Part 1— Antitrust Experts Talk about the Collegiate Athletics Model at SLA Meeting

May 30, 2014

(Editor’s Note: What follows is an edited transcript of a panel discussion that took place two weeks ago at the Sports Lawyers Association meeting in Chicago. Warren Zola, Executive Director of the Carroll School of Management, Boston College, moderated the discussion, which featured, among others Matt Mitten, Director of the National Sports Law Institute at Marquette University, Donald Remy, Chief Legal Officer for the NCAA, and Gary Roberts, former dean at the Indian University School of Law and the country’s foremost expert of antitrust issues as they relate to the sports industry. Other speakers were Tim Epstein, a partner with Smith Amundsen, and Marc Isenberg, an author of various sports law books.)
 
After a brief introduction, Zola asked Roberts to comment on current litigation.
 
Gary Roberts
 
“The O’Bannon case is a confusing muddle. I frankly don’t understand what the relevant market is. I have always thought that was a pretty weak antitrust case.
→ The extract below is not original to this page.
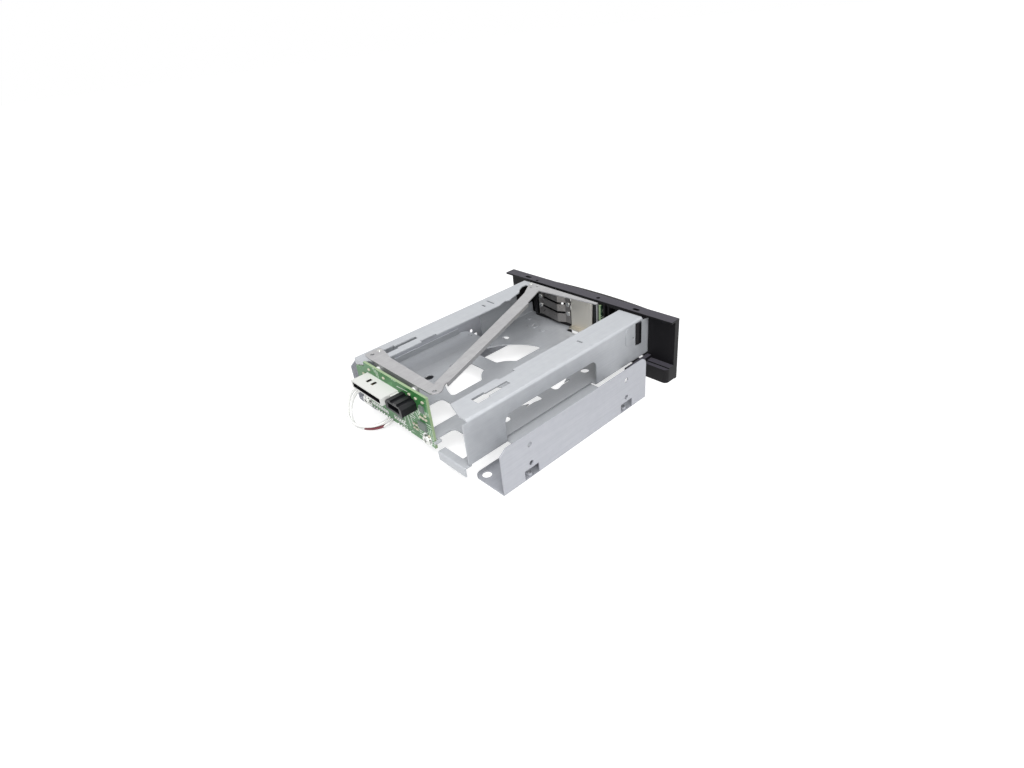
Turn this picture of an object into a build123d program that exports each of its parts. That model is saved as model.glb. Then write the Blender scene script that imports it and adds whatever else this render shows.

The Keller and Hart cases, which were straight publicity rights cases, were much stronger on the law.
 
“The Alston and Jenkins are very straightforward. They are basically saying the NCAA rules are price fixing in the student athlete labor market. There’s not much doubt that the rules do fix the compensation, however you define that. They do put a cap on how much they can receive. Whether or not that is exempted from antitrust laws is another issue. “
 
Matt Mitten
 
“There’s a significant shift that is occurring. These are all eligibility restrictions, which for years the courts have said are not economic restraints, but are pro-competitive as a matter of law. The shift have been away from per se legal to recognizing, what I think is correct, that universities are engaged in economic competition among themselves for services of elite football and men’s basketball players. The courts, in the O’Bannon litigation, are saying you are going to have to prove that amateurism makes college sports a different brand from professional sports, and that that is what consumers want.
 
“ different models to look at.
 
‘The first is the amateur-education model, which defines most NCAA sports, except Division 1 football and men’s basketball. The NCAA says that participation should be motivated primarily by education, as well as the physical and mental benefits of participation. Football and basketball go well beyond that. A lot of them want to play professional, probably all of them.”
 
“The second is the commercial education model is more suitable to football and basketball. There’s nothing wrong with this. These sports have been a victim of their own success. This is problematic because of the unionization issue and/or the recent antitrust decisions that would force college sports to shift again.
 
“The third is the commercial professional model. There’s some real significant differences. The key thing is keeping the cross-subsidization, maintaining funding for these other sports. The best way is not through piece-meal antitrust litigation, but through a legislative proposal, which Professor (Steve) Ross and I have suggested. This would preserve the educational aspect of college sports, which makes it a different brand from professional sports. So it could merit an antitrust exemption.”
 
Roberts
 
“You used the term cross subsidization. An economist would call it a wealth transfer. It is basically money being generated by the student athlete and that money basically goes to large salaries for coaches and to fund a lot of minor sports that don’t generate revenue. As a side observation, the money is generated primary by young African-American males and being transferred to middle and upper class athletes, primarily females because of Title IX. I’m not against that. I wouldn’t have been a FAR for 25 years if I were. But there are some fundamental questions about what that model looks like. And if you are waiting on Congress to act on this and end up in the right place, that may be fantasy.”
 
Warren Zola
 
Are we spending too much time on unionization issue? What could happen?
 
Donald Remy
 
“The question you posed has both a legal and practical answer. From a legal standpoint, what could happen is you have a refusal to bargain with the union and the case proceeds through the courts. You could ultimately have a holding of the law as it has been applied.
 
“From a practical perspective, what happens? You have to look at some of the concerns that are being raised by student athletes and the membership about student athlete rights. At the same time you have these cases that might overlap with one another. So you have the membership trying to find the right balance, which allows student athletes to compete against other student athletes in a fair manner.”
 
Roberts
 
“But Donald at the margins you have a problem, because if anybody thinks the Kentucky basketball team is comprised of student athletes they are smoking something. I don’t think we have a had a sophomore on the Kentucky basketball team, much less a graduate. At the very fringes of collegiate athletics, you have these issues that make the athletes not look like students. Maybe you are talking about 1 percent, but there is a real perception that they are not students.”
 
Remy
 
“The percentage you mentioned is important. While I don’t know the statistics of the Kentucky men’s basketball team, I do know that there are 15 student athletes on that team and not all of them are going to the NBA. Many of them will spend four years there and get a degree. Those kids will have the education experience that is designed by the NCAA. And that is what we are trying to preserve. You can’t govern for that small segment of the population.”